Many Colombians view the terms -- allowing FARC to form a political party and light jail time -- under the peace deal as being soft. Photograph: (AFP)
Rural Colombians who bore the brunt of the 52-year war voted for peace, it was the urbanites who said 'no'
The areas hardest hit by Colombia's half-century conflict were deeply divided over a peace deal between the FARC rebels and the government rejected by voters in a shock referendum defeat.
The deal, which failed on Sunday when Colombians narrowly voted against it, broadly split the country between those who have experienced the war first-hand and those who have mainly watched it on the news, experts said.
"The rural world, which has lived through the conflict, bet on peace. The urban world said 'No,'" said Ariel Avila of Colombia's Peace and Reconciliation Foundation.
The referendum, experts said, broadly split the country between those who have experienced the war first-hand and those who have mainly watched it on the news
"Because urban Colombia didn't live through combat, air strikes... it doesn't see the need" for making concessions to the leftist rebels, he told AFP.
But even areas that endured the war were deeply split over the deal, the product of nearly four years of arduous negotiations between President Juan Manuel Santos's government and the Revolutionary Armed Forces of Colombia (FARC).
"We're polarised in many ways. Even victims of the conflict are polarised," said political analyst Juan David Cardenas of La Sabana University in Bogota.
Opponents of the deal attacked it for being too soft on the FARC, a Marxist guerrilla group launched in 1964.
The prospect of light sentences with no jail time and the FARC's relaunch as a political party did not sit well with Colombians who associate the group with civilian massacres, hostage seizures and sowing terror in the countryside.
The promise of reparations for victims and a special system of courts to try crimes committed during the conflict failed to sway many of the millions of Colombians bereaved, maimed or uprooted by a war that has killed 260,000 people.
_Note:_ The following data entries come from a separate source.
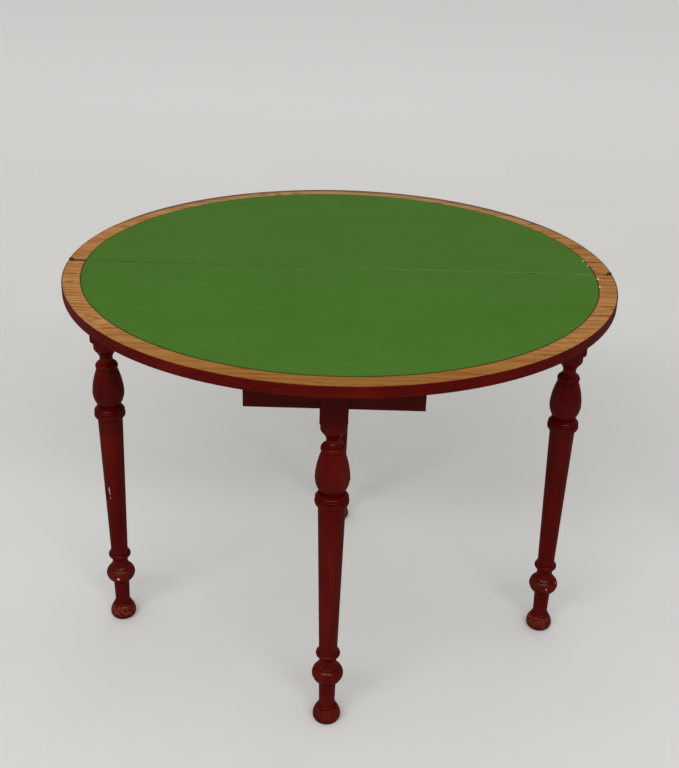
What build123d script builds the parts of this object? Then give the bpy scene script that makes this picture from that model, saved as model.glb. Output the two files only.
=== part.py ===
from build123d import *
import math
import os

# A half-round card table, shown open as a full circle.
# One half of the top is fixed to a half-round frame on three turned legs.
# The other half folds over on edge hinges, and rests on a fourth turned leg
# that draws out with a shallow drawer behind it.
# Lengths are millimetres. The origin is on the floor under the middle of the
# fold line, X runs along the fold, and the pull-out leg stands towards -Y.

# The top
top_radius = 457.0
table_height = 746.0
leaf_thickness = 18.0
leaf_edge_round = 1.6
rim_width = 29.8
baize_thickness = 1.6
baize_recess = 2.0
baize_fit = 0.3
fold_gap = 0.3
pin_rise = 0.3

# The frame
rail_depth = 112.0
rail_thickness = 20.0
rail_reveal = 3.0
frame_setback = 1.5
frieze_inset = 32.0
frieze_thickness = 20.0
tenon_thickness = 8.0
tenon_shoulder = 10.0
tenon_length = 19.6
tenon_root = 4.0
joint_fit = 0.1
guide_thickness = 22.0
guide_tenon_length = 12.0
runner_width = 16.0
bearer_width = 40.0
bearer_room = 4.0
stop_bar_width = 16.0
stop_bar_drop = 8.0
rear_room = 16.0
rear_stop_height = 50.0
glue_block_size = 18.0
glue_block_height = 84.0

# The legs
leg_square = 44.0
leg_square_length = 131.0
leg_arris = 1.2
side_leg_inset = 25.0
back_leg_inset = 33.0
back_leg_offset = 7.5

# The turning, from the square down to the floor
shoulder_height = 9.0
shoulder_radius = 19.4
disc_radius = 21.2
disc_ease = 2.0
disc_height = 10.5
disc_under_radius = 18.2
disc_under_height = 6.5
cove_height = 11.5
neck_radius = 11.6
neck_height = 6.0
bead_flare_radius = 18.0
bead_flare_height = 6.5
bead_start_radius = 17.4
bead_radius = 20.1
bead_end_radius = 17.6
bead_height = 10.5
vase_top_radius = 18.3
vase_radius = 28.3
vase_upper = 45.5
vase_lower = 28.5
vase_foot_radius = 18.2
cap_radius = 25.2
cap_height = 5.0
quirk_depth = 1.2
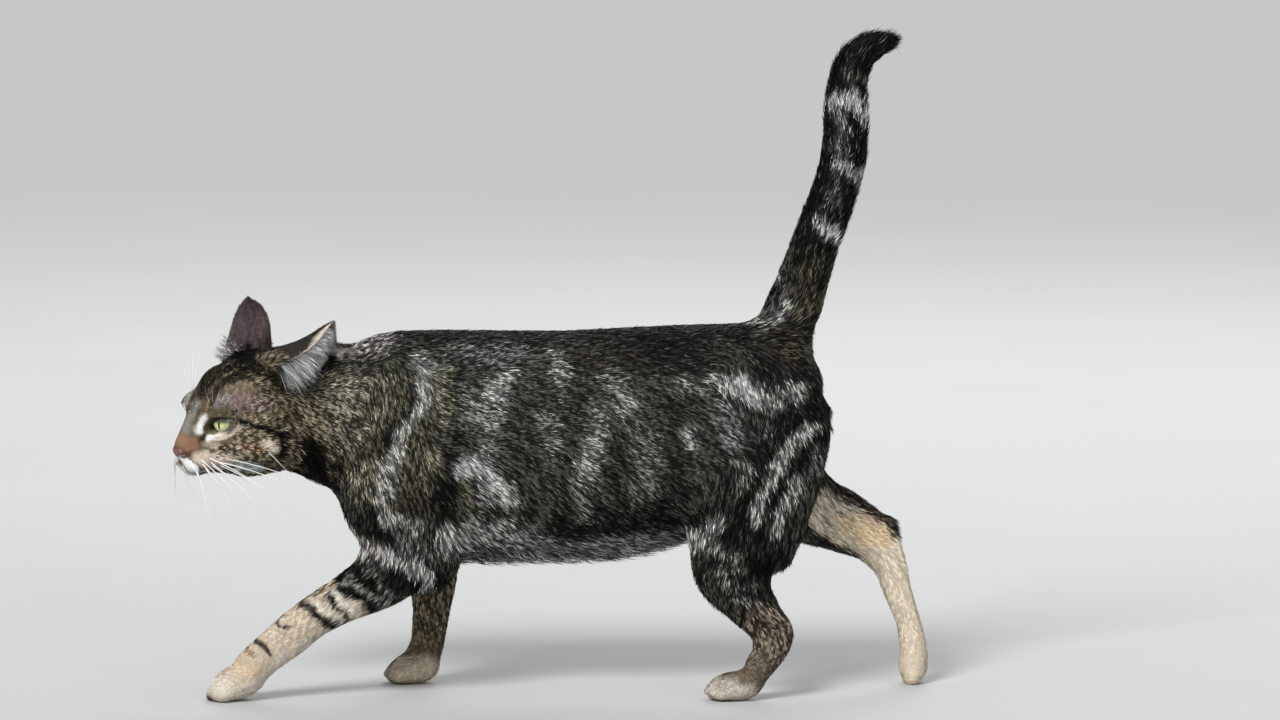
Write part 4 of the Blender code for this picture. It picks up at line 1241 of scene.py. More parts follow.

It was no surprise the "No" vote won in conservative areas such as the central coffee-growing region or the northwestern department of Antioquia, the stronghold of former president Alvaro Uribe -- the deal's chief opponent.
But Santos, who has staked his legacy on the peace process, and FARC leader Timoleon "Timochenko" Jimenez, who guided the guerrillas toward a negotiated exit, got a rude upset in other regions where they expected strong support.
In Marquetalia -- the central region where the FARC was launched in the aftermath of a peasant uprising crushed by the army -- the "No" camp took 63 percent of the vote.
And rejection of the deal was "overwhelming" in some areas the FARC has traditionally controlled, such as Norte de Santander and Arauca on the Venezuelan border, said Cardenas.
"There was a hidden, underground mindset among people who refused to say openly that they would vote 'No.' They never supported amnesty, political participation," he told AFP.
Still, the electoral map featured some unexpected paradoxes.
For example, in the northwestern town of Bojaya -- the scene of a FARC massacre that killed 79 people in 2002 -- almost 96 percent of voters cast "Yes" ballots.
Every municipality in the western department of Cauca, one of the conflict's main battlegrounds because of its lucrative cocaine trade, voted "Yes."
And in Mitu, a southern city seized by 1,500 rebels in 1998, more than 75 percent of people voted in favor of the deal.
Eimer Sandino, a 29-year-old driver from San Vicente del Caguan, a southern region that has traditionally had a strong FARC presence, said opposition to the deal was rigid in his area.
"You want Colombia to be different, for your children's future. But it's difficult to kick-start people's thinking. The war has affected lots of families," he said.
But in the end, the area voted nearly 63 percent in favor of the deal -- well above the nationwide figure of 49.78 percent.
"I have lived through the shipwreck of war, and I am for peace," said Naime Cometa, a 58-year-old merchant, explaining her vote.
"Here in these remote areas, the guerrillas were the law."